When characters are as fabulous as the dowager countess of Grantham, as feisty as Isobel Crawley, or as wonderfully bitchy as Lady Mary; when they’re played by actors as skilled as Maggie Smith, Penelope Wilton, and Michelle Dockery; and when they’re given the kind of lines that make viewers want to applaud—as these three often are—who can resist? I suspect that the ideal way to watch Downton Abbey is to fast-forward every time Robert, Cora, Dr. Clarkson, Sgt. Willis, and any of the servants other than Thomas appear, and rewind to play anything said by Violet, Isobel, Mary, and Edith at least three times.

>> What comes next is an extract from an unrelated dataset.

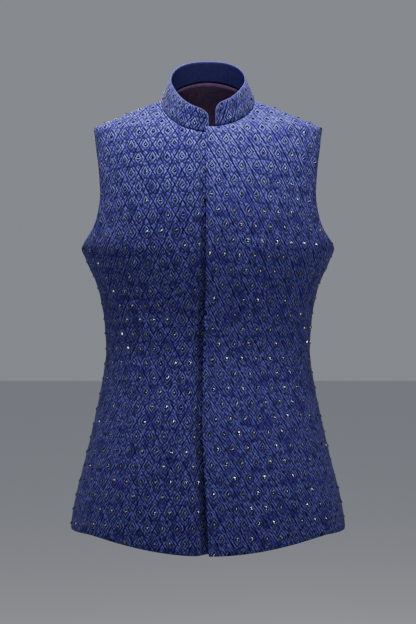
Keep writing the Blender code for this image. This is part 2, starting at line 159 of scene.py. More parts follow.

The man who writes such marvelous lines for the dowager countess is the same chap who comes up with those ridiculous crime plots. The show’s faults were never going to disappear—or become less pronounced—and the final season has more than its share of low-stakes letdowns and repetitive storylines. But Julian Fellowes knows how to put together a set piece: the pageant of the hunt, the peculiar pleasures of a country pig show, a 1920s car race, a wedding. The joys of the final episodes are those of comforting familiarity: If you liked the first five seasons, you’ll like this one even more.